Cedega (software) - Licenses

Licenses

Though Cedega is mainly proprietary software, Transgaming does make part of the source publicly available via CVS, under a mix of licenses. Though this is mainly done to allow a means for non-TG staff to view and submit fixes to the code, it is also frequently used as a means to obtain a quasi-demonstration version of Cedega. Transgaming released a proper demo of Cedega because of complaints of the difficulty of building a usable version of the program from the public CVS, as well as its outdated nature. The demo released by Cedega gave users a 14-day trial of a reasonably current version of the product with a watermark of the Cedega logo which faded from almost transparent to fully opaque every few seconds. This demo was removed without comment.

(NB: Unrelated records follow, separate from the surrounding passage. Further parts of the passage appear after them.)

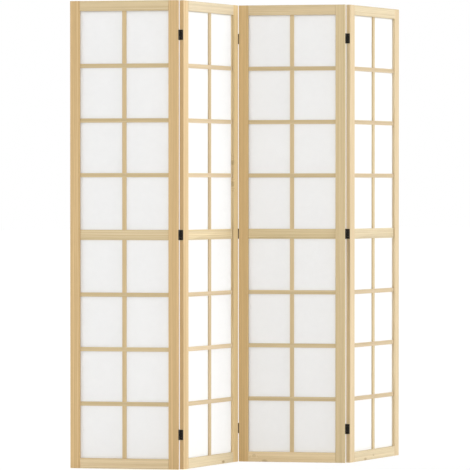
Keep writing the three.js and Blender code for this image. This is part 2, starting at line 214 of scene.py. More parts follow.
class Nodes:
    """Short calls for building a material's node tree."""

    def __init__(self, name):
        self.material = bpy.data.materials.new(name)
        self.material.use_nodes = True
        self.tree = self.material.node_tree
        self.shader = self.tree.nodes["Principled BSDF"]

    def put(self, socket, value):
        if isinstance(value, bpy.types.NodeSocket):
            self.tree.links.new(value, socket)
        else:
            socket.default_value = value

    def math(self, operation, a, b=0.0):
        node = self.tree.nodes.new("ShaderNodeMath")
        node.operation = operation
        self.put(node.inputs[0], a)
        self.put(node.inputs[1], b)
        return node.outputs[0]

    def add(self, a, b):
        return self.math("ADD", a, b)

    def subtract(self, a, b):
        return self.math("SUBTRACT", a, b)

    def multiply(self, a, b):
        return self.math("MULTIPLY", a, b)

    def length(self, a, b):
        """How long the vector (a, b) is."""
        return self.math("SQRT", self.add(self.multiply(a, a), self.multiply(b, b)))

    def vector(self, x, y, z):
        node = self.tree.nodes.new("ShaderNodeCombineXYZ")
        for socket, value in zip(node.inputs, (x, y, z)):
            self.put(socket, value)
        return node.outputs[0]

    def split(self, vector):
        node = self.tree.nodes.new("ShaderNodeSeparateXYZ")
        self.put(node.inputs[0], vector)
        return node.outputs

    def own_place(self):
        """Where a point is in the coordinates that the object's mesh is drawn in."""
        return self.tree.nodes.new("ShaderNodeTexCoord").outputs["Object"]

    def grain_place(self, across, depth, along, squeeze):
        """A place for noise that is drawn out along the grain by squeezing it across."""
        return self.vector(self.multiply(across, squeeze), self.multiply(depth, squeeze), along)

    def noise(self, vector, scale=1.0, detail=2.0, rough=0.5, distortion=0.0):
        node = self.tree.nodes.new("ShaderNodeTexNoise")
        self.put(node.inputs["Vector"], vector)
        node.inputs["Scale"].default_value = scale
        node.inputs["Detail"].default_value = detail
        node.inputs["Roughness"].default_value = rough
        node.inputs["Distortion"].default_value = distortion
        return node.outputs["Fac"]

    def ramp(self, value, stops):
        node = self.tree.nodes.new("ShaderNodeValToRGB")
        elements = node.color_ramp.elements
        while len(elements) < len(stops):
            elements.new(0.5)
        for element, (place, color) in zip(elements, stops):
            element.position = place
            element.color = (*color, 1)
        self.put(node.inputs[0], value)
        return node.outputs[0]

    def span(self, value, low, high, to_low=0.0, to_high=1.0, smooth=False):
        node = self.tree.nodes.new("ShaderNodeMapRange")
        node.interpolation_type = "SMOOTHSTEP" if smooth else "LINEAR"
        self.put(node.inputs["Value"], value)
        limits = {"From Min": low, "From Max": high, "To Min": to_low, "To Max": to_high}
        for name, number in limits.items():
            self.put(node.inputs[name], number)
        return node.outputs[0]

    def mix(self, factor, a, b, blend="MIX"):
        node = self.tree.nodes.new("ShaderNodeMix")
        node.data_type = "RGBA"
        node.blend_type = blend
        self.put(node.inputs[0], factor)
        for socket, value in ((node.inputs[6], a), (node.inputs[7], b)):
            self.put(socket, value if isinstance(value, bpy.types.NodeSocket) else (*value, 1))
        return node.outputs[2]

    def bump(self, height, distance):
        node = self.tree.nodes.new("ShaderNodeBump")
        node.inputs["Strength"].default_value = 1.0
        node.inputs["Distance"].default_value = distance
        self.put(node.inputs["Height"], height)
        self.tree.links.new(node.outputs[0], self.shader.inputs["Normal"])


# ---- pine ----

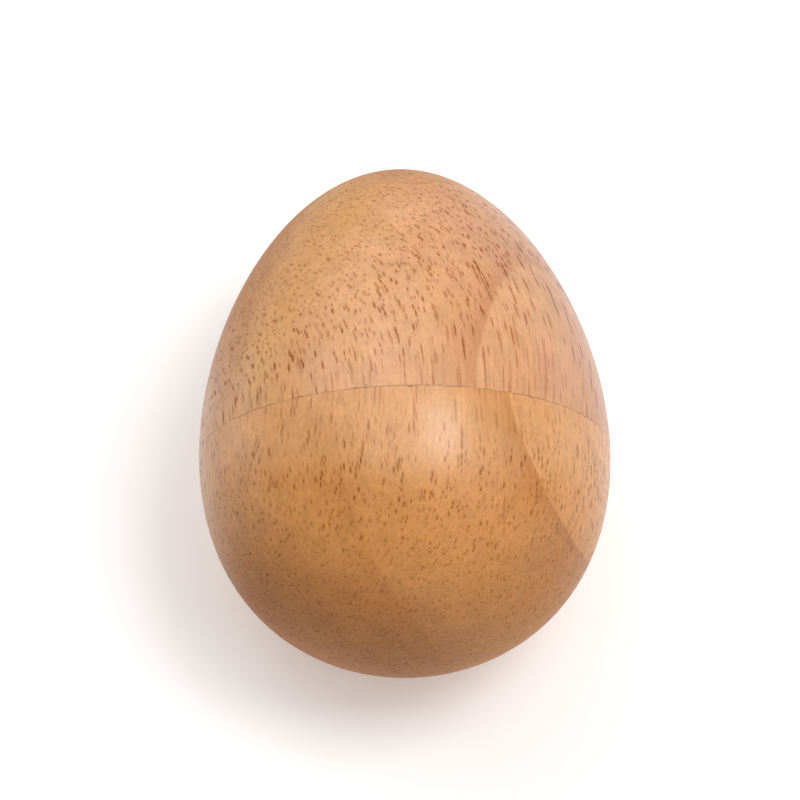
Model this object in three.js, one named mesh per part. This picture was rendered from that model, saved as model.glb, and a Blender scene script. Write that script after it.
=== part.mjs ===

While the licenses under which the code is released do permit non-commercial redistribution of precompiled public-CVS versions of the software, Transgaming strongly discourages this, openly warning that the license of TG-copyrighted sections of code will be changed if they feel abuse is occurring or otherwise threatened. Transgaming similarly discourages source-based distributions like Gentoo Linux from creating automated tools to let people build their own version of Cedega from the public CVS.

The Wine project originally released Wine under the same MIT License as the X Window System, but owing to concern about proprietary versions of Wine (WineX) and not contributing their changes back to the core project, work as of March 2002 has used the LGPL for its licensing.